Network Effect | Value Research The network effect differs markedly from achieving the economies of scale, which are supply-side driven and limited by production capacity
Companies with Moat

Network Effect

The network effect differs markedly from achieving the economies of scale, which are supply-side driven and limited by production capacity

Network Effect

This source of moat is built by firms when other firms design products that complement an existing product, thereby enhancing that product's value. For example, the fact that there are literally millions of people using eBay is the thing that both makes eBay's service incredibly valuable and makes it all but impossible for another company to duplicate its service. This also makes it difficult for rivals to enter the market.

By definition, the network effect is an economic condition created by a company that produces a particular product or service in which the more its perceived value increases the more it is adopted by other users. And as long as the perceived value exceeds the price paid for the product or service, more people will want to own or use it.

Such entry barriers could arise from regulations, say, via licences or patents. Patents also create strong economic moats. Once a drug has received all regulatory approvals, the regulator grants the pharmaceutical company the exclusive right to manufacture and sell that drug molecule for 20 years. Since no other company can manufacture the same molecule, the patent holder has limited or no competition and enjoys high profits. Patents account for the consistently high profits of pharma majors such as Pfizer.

Firms also create high entry barriers for rivals by using the network effect to their advantage. A network creates a virtuous cycle: As more members join the network, the latter becomes more valuable and as it becomes more valuable, more members get attracted to it. Facebook owes its success to the network effect. The network effect is also created through superior distribution and quality after-sales network.

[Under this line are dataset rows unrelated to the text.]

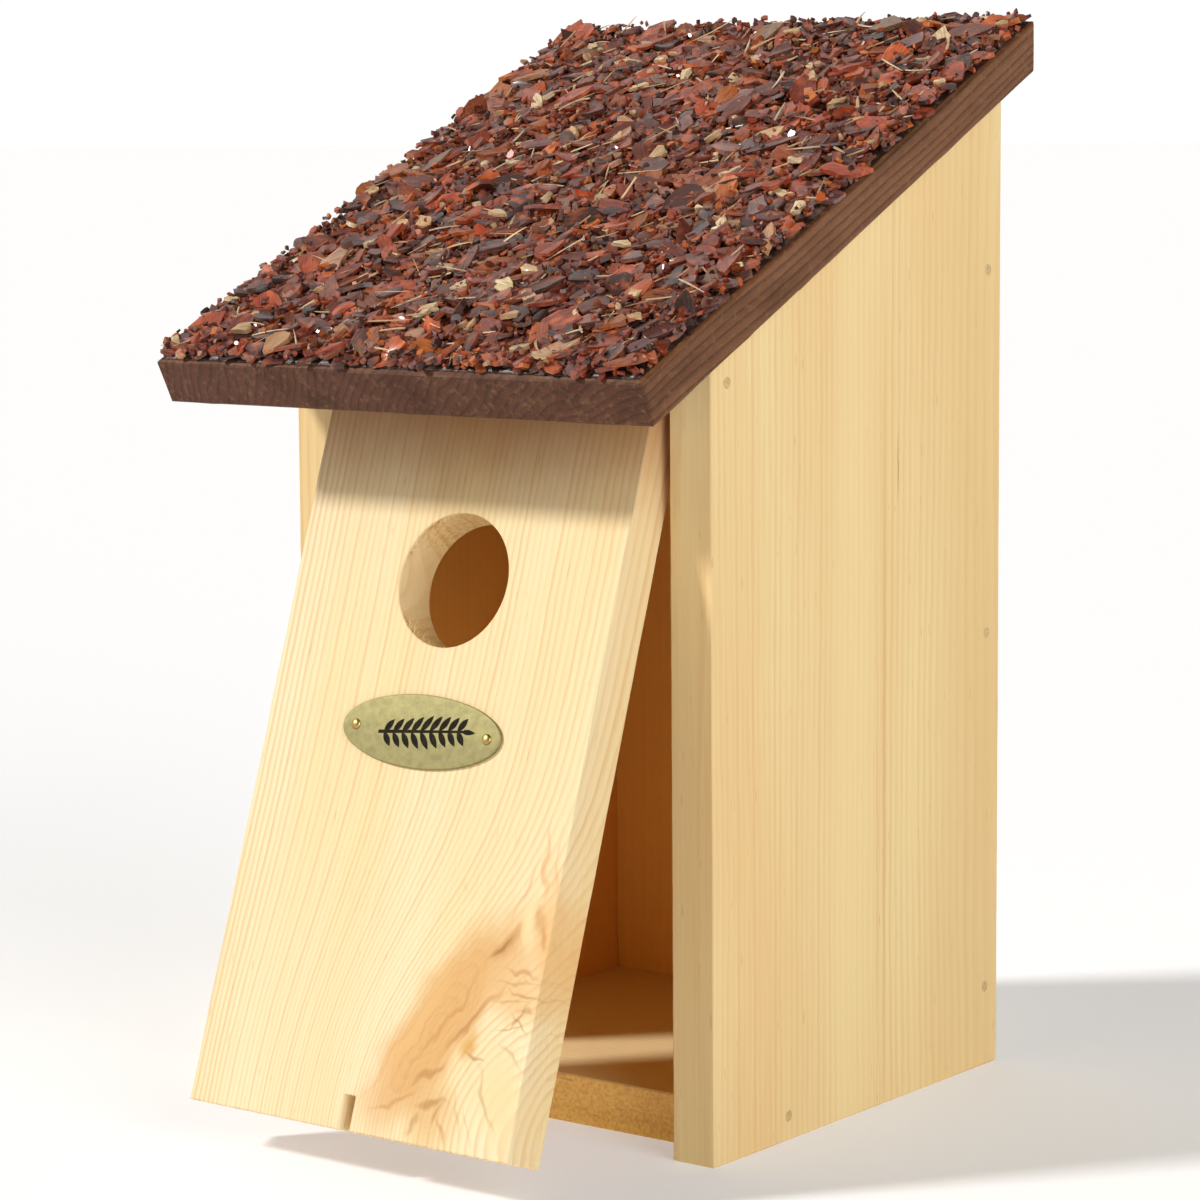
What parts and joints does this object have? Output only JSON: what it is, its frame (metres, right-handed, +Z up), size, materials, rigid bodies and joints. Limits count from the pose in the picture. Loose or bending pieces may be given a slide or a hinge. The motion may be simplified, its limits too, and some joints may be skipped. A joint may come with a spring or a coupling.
{
  "type": "wooden nest box",
  "caption": "Wooden nest box with a sloping bark-covered roof, a round entrance hole and a front that swings out about two nails for cleaning.",
  "frame": {"origin": "centre of the footprint of the closed box, on the ground, midway between the sides and midway between their front edges and the back", "axes": "+Z up; the front with the entrance hole faces -Y; +X is to the right of somebody looking at the front"},
  "size_m": [0.144, 0.1822, 0.2666],
  "materials": {
    "pine": "sanded, untreated",
    "stained_wood": "dark stain, satin",
    "glued_bark": "bark chips in clear glue, glossy",
    "plate_brass": "satin",
    "nail_steel": "plain",
    "hook_steel": "yellow zinc",
    "zinc_plate": "zinc plated"
  },
  "bodies": {
    "house": {"back_nail_left_lower": "nail_steel", "back_nail_left_middle": "nail_steel", "back_nail_left_upper": "nail_steel", "back_nail_right_lower": "nail_steel", "back_nail_right_middle": "nail_steel", "back_nail_right_upper": "nail_steel", "back_panel": "pine", "bark_layer": "glued_bark", "floor_board": "pine", "floor_nail_left": "nail_steel", "floor_nail_right": "nail_steel", "hanger_plate": "zinc_plate", "hanger_screw_left": "nail_steel", "hanger_screw_right": "nail_steel", "left_side": "pine", "pivot_nail_left": "nail_steel", "pivot_nail_right": "nail_steel", "rear_nail_left": "nail_steel", "rear_nail_right": "nail_steel", "right_side": "pine", "roof_board": "stained_wood", "roof_nail_left_front": "nail_steel", "roof_nail_left_middle": "nail_steel", "roof_nail_left_rear": "nail_steel", "roof_nail_right_front": "nail_steel", "roof_nail_right_middle": "nail_steel", "roof_nail_right_rear": "nail_steel"},
    "front": {"front_panel": "pine", "nameplate": "plate_brass", "nameplate_pin_left": "plate_brass", "nameplate_pin_right": "plate_brass"},
    "latch": {"latch_hook": "hook_steel"}
  },
  "joints": [
    {"name": "front_swing", "type": "hinge", "parent": "house", "child": "front", "pos_m": [0, -0.056, 0.181], "axis": [-1, 0, 0], "range_deg": [-18.9, 50.1]},
    {"name": "latch_turn", "type": "hinge", "parent": "house", "child": "latch", "pos_m": [0, -0.0497, 0.0064], "axis": [0, 1, 0], "range_deg": [-90, 90]}
  ]
}
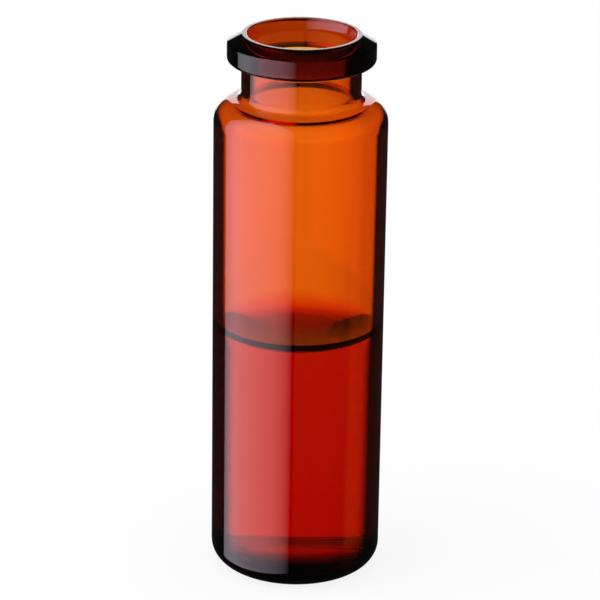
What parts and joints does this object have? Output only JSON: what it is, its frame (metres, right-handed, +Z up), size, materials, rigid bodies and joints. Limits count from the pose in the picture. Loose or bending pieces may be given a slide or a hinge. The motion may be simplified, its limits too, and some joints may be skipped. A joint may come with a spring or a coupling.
{
  "type": "glass sample vial",
  "caption": "Straight-sided amber glass vial with a bevelled crimp rim, short neck and open mouth, part filled with clear red liquid.",
  "frame": {"origin": "centre of the foot, on the plane that the vial stands on", "axes": "+Z up the vial's axis, from the foot to the open mouth; the part is round, so X and Y are free"},
  "size_m": [0.023, 0.023, 0.075],
  "materials": {
    "amber_glass": "polished",
    "red_liquid": "gloss"
  },
  "bodies": {
    "root": {"vial": "amber_glass", "sample_liquid": "red_liquid"}
  },
  "joints": []
}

Many Indian players are able to sustain their lead by the virtue of the powerful countrywide distribution networks they have built over the years. New entrants can't develop them overnight as doing so requires both time and money. Exide, the leader in batteries, has a distribution reach that is twice as large as that of the no. 2 player, Amara Raja.

Likewise, in the automobile sector, Maruti, Hero MotoCorp and Mahindra and Mahindra all owe their dominance partly to their product suite but also largely to a strong network of sales and service centres that extends even to semi-urban areas across the country.

Indian case
Entry barriers, as we said, could get created by regulations, such as the need to obtain a licence to run a particular business. Players in the Indian telecom sector have benefited from this type of entry barrier. Only a limited number of licences are issued in each telecom circle, which limits competition.

Similarly, ITC enjoys a competitive advantage that is government mandated because foreign tobacco brands such as Rothmans or Benson & Hedges can't come into India and start manufacturing cigarettes as the Indian government will not permit them.

So, between bidis at the lower end and imported cigarettes at the top end, ITC has the entire market to itself. Its brands are so powerful that whenever the government hikes excise duty rates during the budget time, it is able to pass these on to customers without losing market share. The company has further cemented its leadership position by building up a powerful distribution network.